Cooking, the manufacture and repair of clothing, pottery making, and fire making and tending are predominantly female activities. Agriculture, on the contrary, which includes the preparation, planting, and cultivation of the soil, is an activity shared almost equally by the two sexes. It provides a cross-cultural comparison of the division of labour based on sex.
It makes it clear that there is great cross-cultural variation in the tasks that are considered appropriate for men and women. In many societies, the division of labour is completely different from that of the one that we find in the modern societies.
The general tendency, however, is for man to be responsible for tasks involving strenuous effort or great hard work and for women to be responsible for tasks that can be performed near the home.
The Table reveals that the gender roles are not necessarily innate. Further, gender roles are not wholly determined by a society’s relationship to its environment. Although all hunting-gathering societies sent men out to hunt while women cared for the home, in early agrarian societies there was a less rigid division of labour.
The table also shows that “as societies evolve from hunting and gathering to agrarian production and the demands of pregnancy and child-rearing are less limiting, the division of labour by sex becomes more varied, although women tend to specialise in household tasks and men in tasks that take them outside home”
The cross-cultural study of division of labour by sex makes it evident that gender roles are highly influenced by culture. Male and female roles are not necessarily fixed for all time even though the relationship of earlier societies to their natural environment often required a division of labour by sex.

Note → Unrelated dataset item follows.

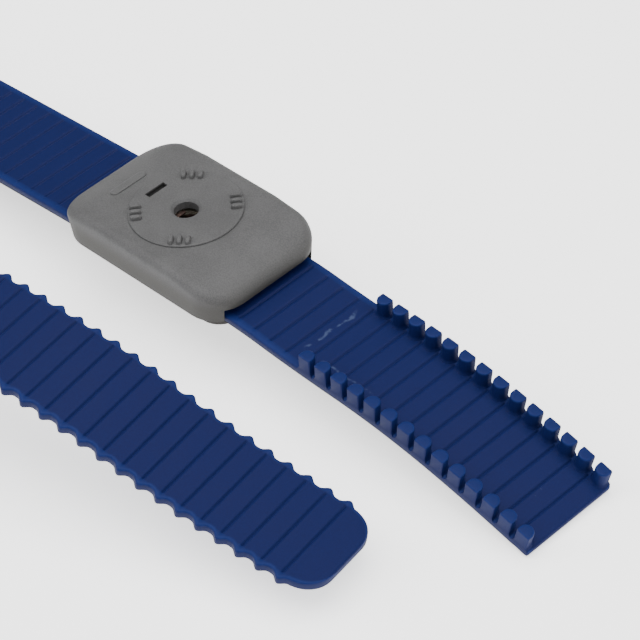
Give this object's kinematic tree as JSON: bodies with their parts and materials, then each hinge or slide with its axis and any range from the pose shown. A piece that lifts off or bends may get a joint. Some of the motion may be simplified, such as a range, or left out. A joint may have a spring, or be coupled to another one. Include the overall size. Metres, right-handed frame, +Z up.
{
  "type": "esd wrist strap",
  "caption": "Anti-static wrist strap: a grey socket housing on a long blue moulded band with a row-of-posts clasp and a scalloped tail, lying curled back beside itself.",
  "frame": {"origin": "centre of the bounding box at the level it rests on", "axes": "+X from the tail's turn towards the clasp, +Y across the band away from the tail, +Z up out of the socket face"},
  "size_m": [0.182, 0.0654, 0.0319],
  "materials": {
    "cover": "fine grained moulding",
    "base": "matte moulding",
    "barrel": "satin",
    "band": "satin flexible moulding",
    "liner": "matte conductive",
    "contact": "bright copper alloy",
    "rivet": "plated"
  },
  "bodies": {
    "housing": {"housing_cover": "cover", "housing_base": "base", "socket_barrel": "barrel", "socket_sleeve": "contact", "contact_plate_clasp": "contact", "contact_plate_tail": "contact", "rivet_clasp_front": "rivet", "rivet_clasp_back": "rivet", "rivet_tail_front": "rivet", "rivet_tail_back": "rivet", "clasp_band_root": "band", "clasp_liner_root": "liner", "tail_band_root": "band", "tail_liner_root": "liner"},
    "contact_leaf": {"contact_leaf": "contact"},
    "clasp_mid": {"clasp_band_mid": "band", "clasp_liner_mid": "liner"},
    "clasp_end": {"clasp_band_end": "band", "clasp_liner_end": "liner"},
    "tail_leg": {"tail_band_leg": "band", "tail_liner_leg": "liner"},
    "tail_turn": {"tail_band_turn": "band", "tail_liner_turn": "liner"},
    "tail_return": {"tail_band_return": "band", "tail_liner_return": "liner"},
    "tail_scallops_near": {"tail_scallops_root": "band"},
    "tail_scallops_far": {"tail_scallops_end": "band"}
  },
  "joints": [
    {"name": "clasp_root_flex", "type": "hinge", "parent": "housing", "child": "clasp_mid", "pos_m": [0.03275, 0.02014, 0.01022], "axis": [0, 1, 0], "range_deg": [-20, 20], "stiffness_Nm_per_rad": 0.15},
    {"name": "clasp_mid_flex", "type": "hinge", "parent": "clasp_mid", "child": "clasp_end", "pos_m": [0.06631, 0.02014, 0.00693], "axis": [0, 1, 0], "range_deg": [-14, 35], "stiffness_Nm_per_rad": 0.15},
    {"name": "tail_root_flex", "type": "hinge", "parent": "housing", "child": "tail_leg", "pos_m": [-0.01912, 0.02014, 0.01045], "axis": [0, -1, 0], "range_deg": [-12, 12], "stiffness_Nm_per_rad": 0.15},
    {"name": "turn_start_flex", "type": "hinge", "parent": "tail_leg", "child": "tail_turn", "pos_m": [-0.07989, 0.02007, 0.00984], "axis": [0.0474, -0.1, 0.9939], "range_deg": [-15, 2], "stiffness_Nm_per_rad": 0.15},
    {"name": "turn_end_flex", "type": "hinge", "parent": "tail_turn", "child": "tail_return", "pos_m": [-0.0696, -0.01352, 0.01647], "axis": [-0.1654, 0.1666, 0.9721], "range_deg": [-15, 2], "stiffness_Nm_per_rad": 0.15},
    {"name": "tail_start_flex", "type": "hinge", "parent": "tail_return", "child": "tail_scallops_near", "pos_m": [-0.01491, -0.02419, 0.02354], "axis": [-0.0798, 0.8322, 0.5488], "range_deg": [-25, 25], "stiffness_Nm_per_rad": 0.15},
    {"name": "tail_mid_flex", "type": "hinge", "parent": "tail_scallops_near", "child": "tail_scallops_far", "pos_m": [0.02886, -0.01866, 0.0178], "axis": [-0.1561, 0.9877, 0.0125], "range_deg": [-25, 25], "stiffness_Nm_per_rad": 0.15},
    {"name": "contact_leaf_flex", "type": "hinge", "parent": "housing", "child": "contact_leaf", "pos_m": [0.00514, 0.01354, 0.01241], "axis": [-1, 0, 0], "range_deg": [0, 5], "stiffness_Nm_per_rad": 0.01}
  ]
}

They can and do change as cultures adapt to new environmental and social conditions.
The Impact of Technology:
As a result of advances in technology, the greater strength of males becomes less important, and it makes less sense to maintain the earlier divisions of labour. In fact, the modern societies have demanded more involvement of women in a broader range of tasks. This has given rise to a demand that women should not be excluded from access to any roles, including those that are associated with high levels of power and prestige.